The tension of the thing is peak Succession. We want Kendall to stop it, because even though this is fiction, it is still very bad, and so evocative of things in the real world. (Mencken’s victory speech is more eloquent than anything The Former Guy would ever say, but it similarly tries to position himself as an anointed king, rather than a public servant entrusted with maintaining our system.) But him actually stopping it would be antithetical to everything we know about Kendall Roy, and everything that Succession has stood for. As the creators of another show famous for its terrible main characters once said, no hugging, no learning. These are bad people doing bad things without knowledge or care about who suffers for their sins. Kendall riding in on his white horse to rescue democracy might be the ending we desire, and/or the one Kendall believes himself capable of, but it is not what he, or Succession, is ever going to do.

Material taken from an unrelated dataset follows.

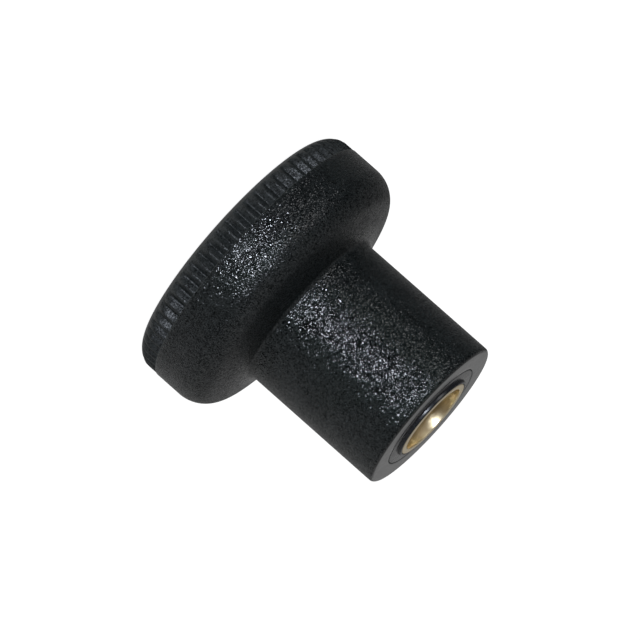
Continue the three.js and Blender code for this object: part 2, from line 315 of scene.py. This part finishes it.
def cap_mesh():
    """The cap, with a shallow dish in its face and a hollow spigot behind."""
    back_z = CAP_SEAT_Z - FIT
    spigot_bore = SPIGOT_RADIUS - SPIGOT_WALL
    dish_z = CAP_RECESS + CAP_DISH_DEPTH
    lip = CAP_SEAT_EDGE
    profile = [(0, dish_z)]
    profile += line((0.5, dish_z), (CAP_DISH_RADIUS - 2 * CAP_DISH_EDGE, dish_z), 6)
    profile += arc(
        CAP_DISH_RADIUS, dish_z - CAP_DISH_EDGE, CAP_DISH_EDGE, CAP_DISH_EDGE, QUARTER, 0, 5
    )
    profile += arc(
        CAP_DISH_RADIUS + CAP_DISH_EDGE + lip, CAP_RECESS + lip, lip, lip, 2 * QUARTER, 3 * QUARTER, 5
    )
    profile += arc(
        CAP_RADIUS - CAP_EDGE, CAP_RECESS + CAP_EDGE, CAP_EDGE, CAP_EDGE, -QUARTER, 0, 8
    )
    profile += [(CAP_RADIUS, back_z), (SPIGOT_RADIUS, back_z)]
    profile += [(SPIGOT_RADIUS, SPIGOT_END_Z - CAP_EDGE), (SPIGOT_RADIUS - CAP_EDGE, SPIGOT_END_Z)]
    profile += [(spigot_bore, SPIGOT_END_Z), (spigot_bore, back_z), (0, back_z)]
    return mesh_from_rings("face_cover", turned_rings(profile, even_angles(ROUND_STEPS)))


# --- sleeve --------------------------------------------------------------------------------------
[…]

Perhaps the series’ remaining episodes will show that this Mencken victory was only a temporary one. Or if we stick to the relatively tight calendar, the story could end before this has all been litigated. But in the moment, everyone is acting like Mencken is the president-elect, and the brothers Roy are both rationalizing their roles in making that happen. In the car on his way home, Kendall tells his driver, “Some people just can’t close a deal, Fikret.” Roman, meanwhile, insists, “We just made a night of good TV. That’s what we’ve done. Nothing happens.”
We know better than Roman does. We know what happens with men like this. But both he and Jesse Armstrong definitely made a night of good TV, however unpleasant it was to watch.